TASK OBJECTIVE → Check every line below for the string "joints", and copy the lines that contain it.

PROVIDED DATA →

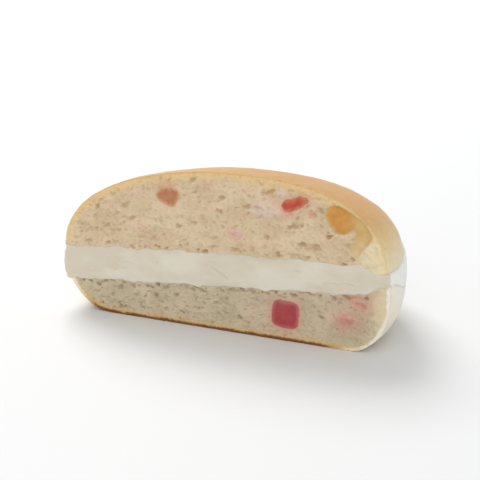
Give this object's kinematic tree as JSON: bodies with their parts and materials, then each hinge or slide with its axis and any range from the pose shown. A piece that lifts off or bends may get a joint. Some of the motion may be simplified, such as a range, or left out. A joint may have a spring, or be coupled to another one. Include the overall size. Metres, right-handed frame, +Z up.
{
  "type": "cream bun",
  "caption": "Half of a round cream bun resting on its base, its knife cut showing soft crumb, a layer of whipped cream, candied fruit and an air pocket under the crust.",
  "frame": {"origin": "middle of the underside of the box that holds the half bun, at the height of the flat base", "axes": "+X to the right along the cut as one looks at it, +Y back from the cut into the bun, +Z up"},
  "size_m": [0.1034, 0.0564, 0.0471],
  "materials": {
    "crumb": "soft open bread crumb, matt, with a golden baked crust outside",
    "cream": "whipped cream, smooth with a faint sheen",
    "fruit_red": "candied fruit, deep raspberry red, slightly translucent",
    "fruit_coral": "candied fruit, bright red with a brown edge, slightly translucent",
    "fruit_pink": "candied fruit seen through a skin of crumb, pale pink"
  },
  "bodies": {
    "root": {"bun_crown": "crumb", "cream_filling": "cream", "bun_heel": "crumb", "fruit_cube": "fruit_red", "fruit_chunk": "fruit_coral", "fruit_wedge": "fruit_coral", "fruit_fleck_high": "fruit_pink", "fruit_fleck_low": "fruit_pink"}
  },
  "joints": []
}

--

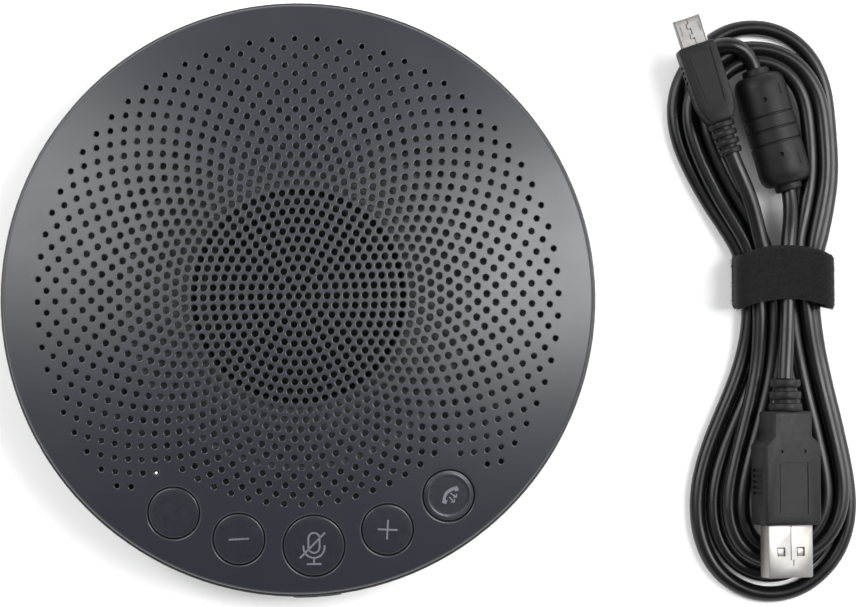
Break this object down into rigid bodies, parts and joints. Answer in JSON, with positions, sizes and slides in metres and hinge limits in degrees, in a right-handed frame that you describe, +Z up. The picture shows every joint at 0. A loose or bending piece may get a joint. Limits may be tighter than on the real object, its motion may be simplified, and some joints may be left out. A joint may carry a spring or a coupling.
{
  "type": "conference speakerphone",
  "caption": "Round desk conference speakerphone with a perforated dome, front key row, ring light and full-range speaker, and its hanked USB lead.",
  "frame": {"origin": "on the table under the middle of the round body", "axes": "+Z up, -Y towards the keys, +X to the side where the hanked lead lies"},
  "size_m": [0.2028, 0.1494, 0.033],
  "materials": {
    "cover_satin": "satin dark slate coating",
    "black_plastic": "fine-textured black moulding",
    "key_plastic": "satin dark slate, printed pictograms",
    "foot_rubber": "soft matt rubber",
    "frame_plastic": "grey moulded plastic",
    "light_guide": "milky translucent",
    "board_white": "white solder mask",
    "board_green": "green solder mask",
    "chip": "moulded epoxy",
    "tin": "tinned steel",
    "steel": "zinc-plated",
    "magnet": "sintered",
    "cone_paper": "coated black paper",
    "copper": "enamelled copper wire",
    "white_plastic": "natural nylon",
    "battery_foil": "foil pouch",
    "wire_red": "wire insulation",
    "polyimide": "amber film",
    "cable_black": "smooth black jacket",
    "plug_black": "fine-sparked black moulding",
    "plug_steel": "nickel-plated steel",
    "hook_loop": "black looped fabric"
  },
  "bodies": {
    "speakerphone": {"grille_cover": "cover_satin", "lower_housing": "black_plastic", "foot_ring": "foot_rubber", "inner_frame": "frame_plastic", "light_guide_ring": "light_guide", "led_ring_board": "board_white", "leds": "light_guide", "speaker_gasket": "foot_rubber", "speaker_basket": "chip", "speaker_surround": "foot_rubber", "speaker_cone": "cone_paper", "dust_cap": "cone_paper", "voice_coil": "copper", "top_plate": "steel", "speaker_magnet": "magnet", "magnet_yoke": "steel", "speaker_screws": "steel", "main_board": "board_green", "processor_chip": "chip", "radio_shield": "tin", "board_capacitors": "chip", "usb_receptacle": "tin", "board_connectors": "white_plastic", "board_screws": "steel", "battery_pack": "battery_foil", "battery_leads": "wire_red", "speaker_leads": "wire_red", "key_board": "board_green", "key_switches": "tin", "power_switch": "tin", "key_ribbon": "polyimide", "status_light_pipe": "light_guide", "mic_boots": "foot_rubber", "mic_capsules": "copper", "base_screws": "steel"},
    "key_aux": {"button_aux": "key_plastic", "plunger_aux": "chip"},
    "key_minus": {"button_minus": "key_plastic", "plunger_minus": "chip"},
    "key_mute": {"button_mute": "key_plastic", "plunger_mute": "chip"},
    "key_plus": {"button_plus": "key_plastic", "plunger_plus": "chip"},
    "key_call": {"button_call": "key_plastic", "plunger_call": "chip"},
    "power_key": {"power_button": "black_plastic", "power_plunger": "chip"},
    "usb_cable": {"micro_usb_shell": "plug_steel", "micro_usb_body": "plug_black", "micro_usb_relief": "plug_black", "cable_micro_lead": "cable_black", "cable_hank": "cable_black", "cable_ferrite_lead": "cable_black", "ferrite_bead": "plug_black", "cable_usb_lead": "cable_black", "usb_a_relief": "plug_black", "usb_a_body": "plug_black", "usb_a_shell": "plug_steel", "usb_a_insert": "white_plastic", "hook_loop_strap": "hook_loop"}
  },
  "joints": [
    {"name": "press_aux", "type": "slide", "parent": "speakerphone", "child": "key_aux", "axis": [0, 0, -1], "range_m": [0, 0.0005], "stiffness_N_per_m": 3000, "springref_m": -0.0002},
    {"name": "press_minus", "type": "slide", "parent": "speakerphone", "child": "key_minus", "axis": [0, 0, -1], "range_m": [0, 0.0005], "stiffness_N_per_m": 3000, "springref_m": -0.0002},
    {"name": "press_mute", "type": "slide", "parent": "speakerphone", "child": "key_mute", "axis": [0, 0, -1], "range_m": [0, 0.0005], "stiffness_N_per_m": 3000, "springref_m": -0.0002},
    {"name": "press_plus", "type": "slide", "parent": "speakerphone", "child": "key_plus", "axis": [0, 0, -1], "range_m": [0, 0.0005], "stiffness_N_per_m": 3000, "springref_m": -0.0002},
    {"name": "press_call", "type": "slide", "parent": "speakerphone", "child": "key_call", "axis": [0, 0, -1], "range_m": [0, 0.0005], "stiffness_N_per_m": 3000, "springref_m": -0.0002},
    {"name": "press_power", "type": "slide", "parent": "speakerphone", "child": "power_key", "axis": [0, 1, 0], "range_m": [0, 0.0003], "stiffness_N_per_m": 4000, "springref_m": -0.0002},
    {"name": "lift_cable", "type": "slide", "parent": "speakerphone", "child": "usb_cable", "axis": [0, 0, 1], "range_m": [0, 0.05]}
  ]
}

--

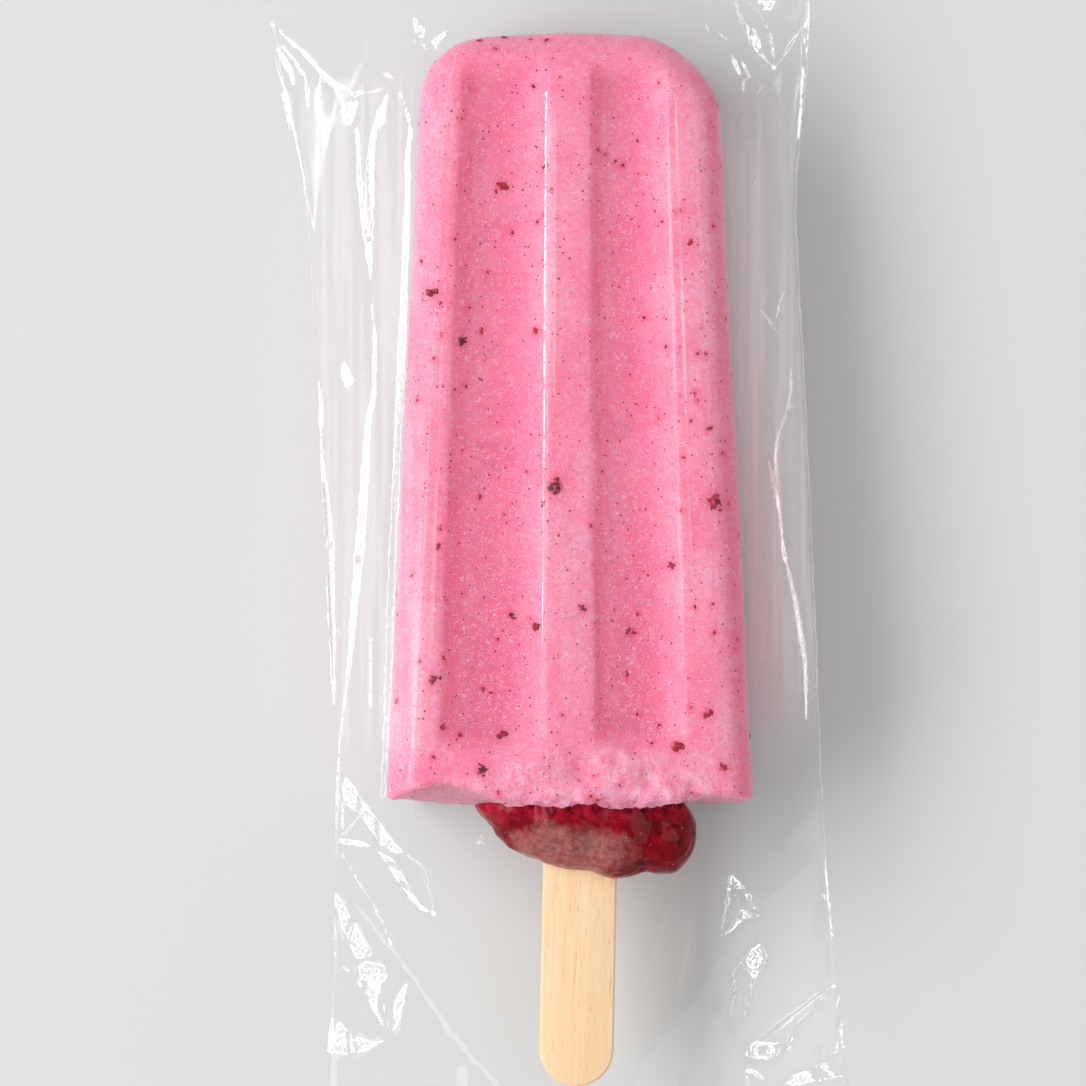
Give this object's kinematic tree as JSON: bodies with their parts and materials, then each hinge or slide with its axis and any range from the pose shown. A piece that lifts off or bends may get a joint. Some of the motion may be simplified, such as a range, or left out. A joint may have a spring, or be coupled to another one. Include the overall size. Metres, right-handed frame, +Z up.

CORRECT RESULT →
  "joints": []
Break this object down into rigid bodies, parts and joints. Answer in JSON, with positions, sizes and slides in metres and hinge limits in degrees, in a right-handed frame that you describe, +Z up. The picture shows every joint at 0. A loose or bending piece may get a joint. Limits may be tighter than on the real object, its motion may be simplified, and some joints may be left out. A joint may carry a spring or a coupling.
  "joints": [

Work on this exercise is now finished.